Encourage cooperation. Job sharing requires a high level of cooperation between two employees. Employees who are job sharing may sometimes worry that the other employee will do the job better, or alternatively, that the other employee won’t do a full half of the job. Avoid a competitive environment and encourage collaboration. Of course, if one employee isn’t performing up to expectations, you’ll need to address the issue with the employee individually and confidentially.
Set measurable goals. Although you may not be in physical contact with your remote or flexible-schedule employee, measuring productivity is not about how quickly off-site employees respond to email and texts and return phone calls. Establishing clear goals and measuring productivity are as vital for employees who work a flexible schedule or off-site as they are for those working in the traditional fashion. Ensure clear and measurable objectives that are in line with your organization’s goals.
Stay connected. Communication is key when remote working. Have regular check-in meetings with your employee individually and with the team using software like Zoom and GoToMeeting.
If you have planned carefully and communicated expectations clearly, flexible work arrangements should run smoothly. However, like any change, the new arrangement will need maintenance, and there will inevitably be some bumps in the road.
Anticipate a transition period. This transition period might result in decreased productivity, but it shouldn’t last for long.

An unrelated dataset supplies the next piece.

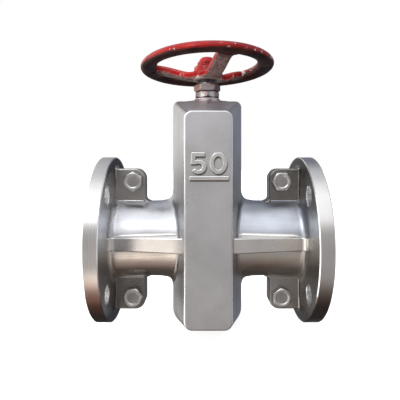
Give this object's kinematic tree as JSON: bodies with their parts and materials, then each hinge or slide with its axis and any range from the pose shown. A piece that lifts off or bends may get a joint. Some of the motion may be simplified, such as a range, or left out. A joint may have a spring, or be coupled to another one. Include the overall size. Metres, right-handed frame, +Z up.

Employees may need extra support at the beginning of a new endeavor.
Respect the schedule. If you wouldn’t call a regular employee at home at 6 a.m., give the telecommuter the same courtesy. Telecommuting employees should not be on call all the time simply because they have the “privilege” of working at home. If frequent early morning, evening, and weekend contact is part of the job, it should be written into the original plan.
Educate others. If flexible scheduling is new in your department, you may want to talk with the team about its benefits. Let your employees know that your company or department supports flexible work in certain circumstances. If helpful, explain that research on flexible work has shown positive effects on productivity, recruitment, retention, absenteeism, and engagement. Be prepared to field their requests and to answer any questions about issues of coverage or concerns about extra work for on-site employees.
Meet regularly with the employee. Regular meetings help keep problems in check.
Maintain a personal connection with the employee. An electronic birthday card and other simple gestures can help to keep the connection between you positive.
Address issues right away. Just as you would with any employee, if you see a problem brewing (missed deadlines, incomplete reports, or complaints from customers or co-workers), review the situation with the employee. Sometimes employees may hesitate to mention a problem out of fear of losing the privilege of a flexible work arrangement. But if you encourage employees to come to you with issues from the beginning, you may be able to handle them before they become big problems.
Recognize that sometimes a flexible work arrangement doesn’t work. In that case, you and the employee—and, if appropriate, an HR representative—may want to meet, discuss the situation objectively, and either make plans to go back to the original work arrangement or come up with an alternative solution. Flexible work arrangements are dependent on several factors, including the ability to work independently, the nature of the work to be performed, the employee’s commitment, and good communication skills.
When things are in place and managed well, flexible arrangements not only work to the benefit of the employee, but to the team and the organization.